Units of Actavis Group Hf agreed to pay $118.6 million to resolve claims that they caused the U.S. and four state governments to overpay for drugs.

The settlement, filed Dec. 29 in federal court in Boston, followed an $84 million accord announced a day earlier in a lawsuit by the state of Texas, bringing the total to $202.6 million. In February, a state court jury in Austin ordered units of the Iceland-based company to pay $170 million for inflating billings to the Texas Medicaid program.

In the larger accord, Actavis settled with the U.S., New York, Florida, South Carolina and Iowa. The U.S., Florida and Texas cases were filed by Ven-A-Care of the Florida Keys Inc., a specialty pharmacy which prosecuted them civilly.

Ven-A-Care sued under the U.S. False Claims Act and similar statutes in Florida and Texas, which lets whistle-blowers sue on behalf of the government and share in any recovery. The states pursued their cases separately.

Gerard Farrell, a spokesman for Actavis Inc., the U.S. unit based in Morristown, New Jersey, had no immediate comment on the settlement.

Ven-A-Care settled more than 20 lawsuits since 2000 that allowed state and federal governments to collect about $3 billion. Ven-A-Care collected more than $400 million in whistle-blower fees during that period.

“Ven-A-Care is pleased to have resolved all of its matters with the Actavis group of companies,” said its attorney, James Breen.

Ven-A-Care claimed that Actavis defrauded the U.S. and state governments by falsely reporting inflated prices of drugs. Actavis knew that the governments would use those false reports to set higher reimbursement rates for Medicaid, Ven-A-Care claimed. Actavis denied wrongdoing in the settlements.

The Justice Department didn’t join the case, although it recovered $108 million.

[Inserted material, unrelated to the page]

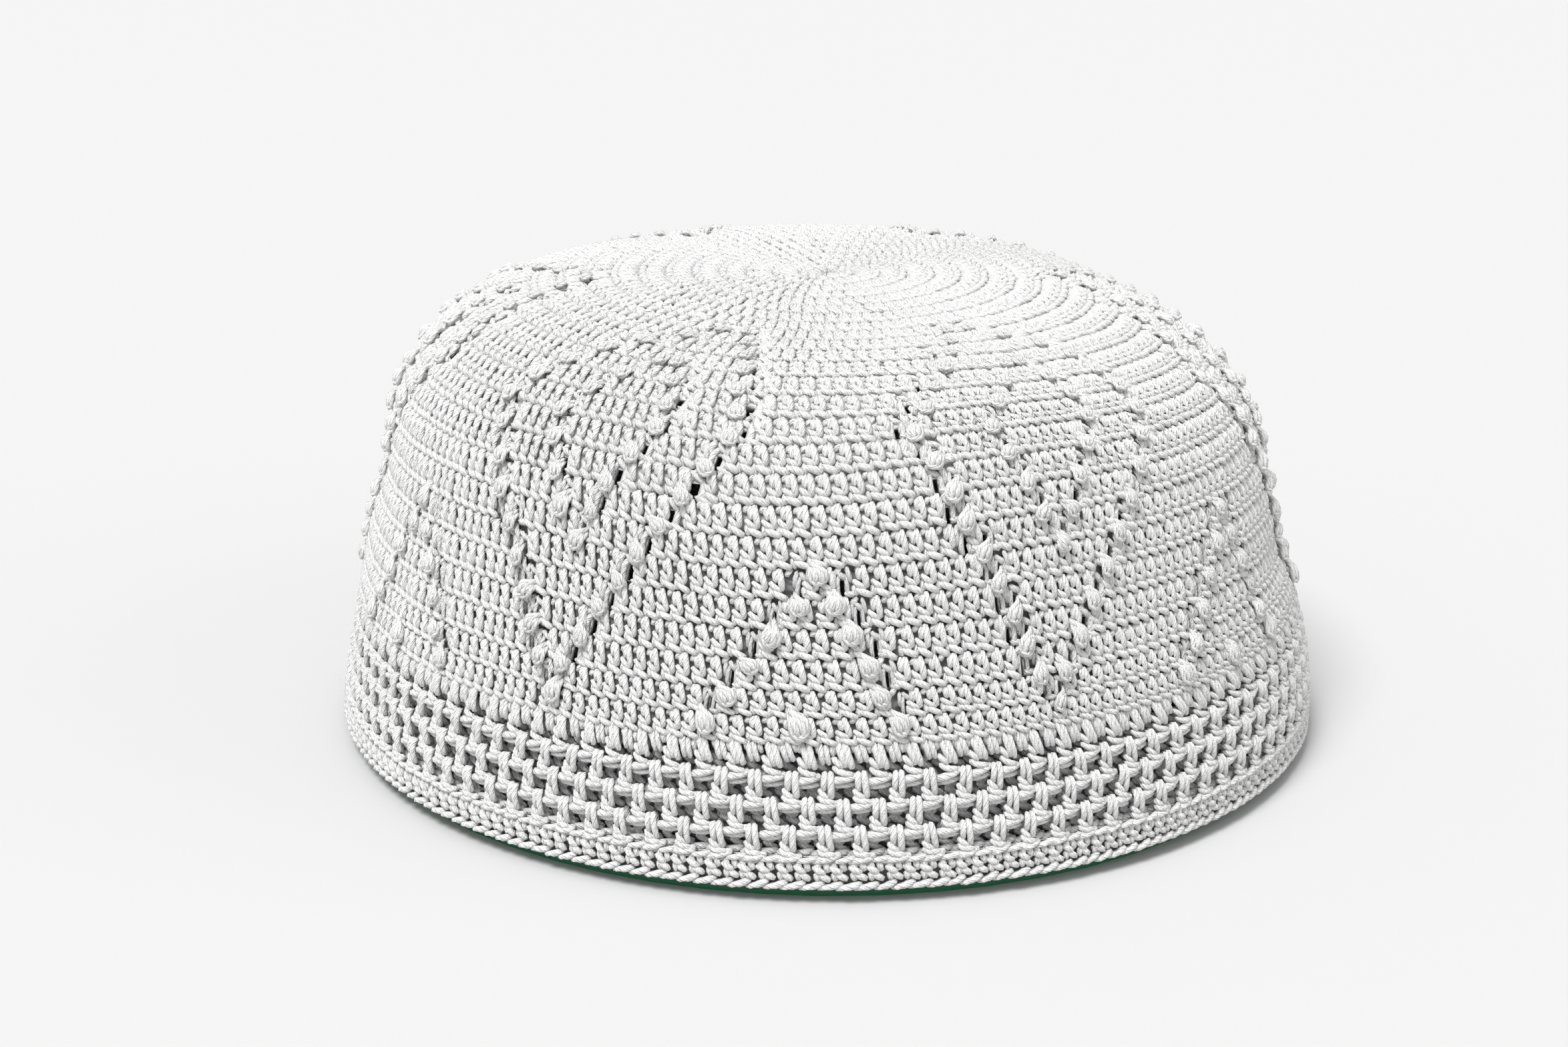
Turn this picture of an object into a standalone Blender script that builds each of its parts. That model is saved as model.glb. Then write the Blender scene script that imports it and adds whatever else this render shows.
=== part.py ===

Between the two cases, Ven-A-Care collected $15.6 million, court records show.

“The U.S. declined to intervene, which means the Justice Department didn’t invest any resources in the case,” Breen said. “Ven-A-Care and its legal team funded and pursued the case, took all the risks, and will return over $108 million to the federal government. That’s exactly the way the False Claims Act is supposed to work.”

The case is In re Pharmaceutical Average Wholesale Price Litigation, MDL No. 1456, U.S. District Court, District of Massachusetts (Boston). The Texas case is State of Texas Ex. Rel. Ven-A-Care of the Florida Keys Inc., D-1-GV-08-1566, Texas District Court, Travis County (Austin).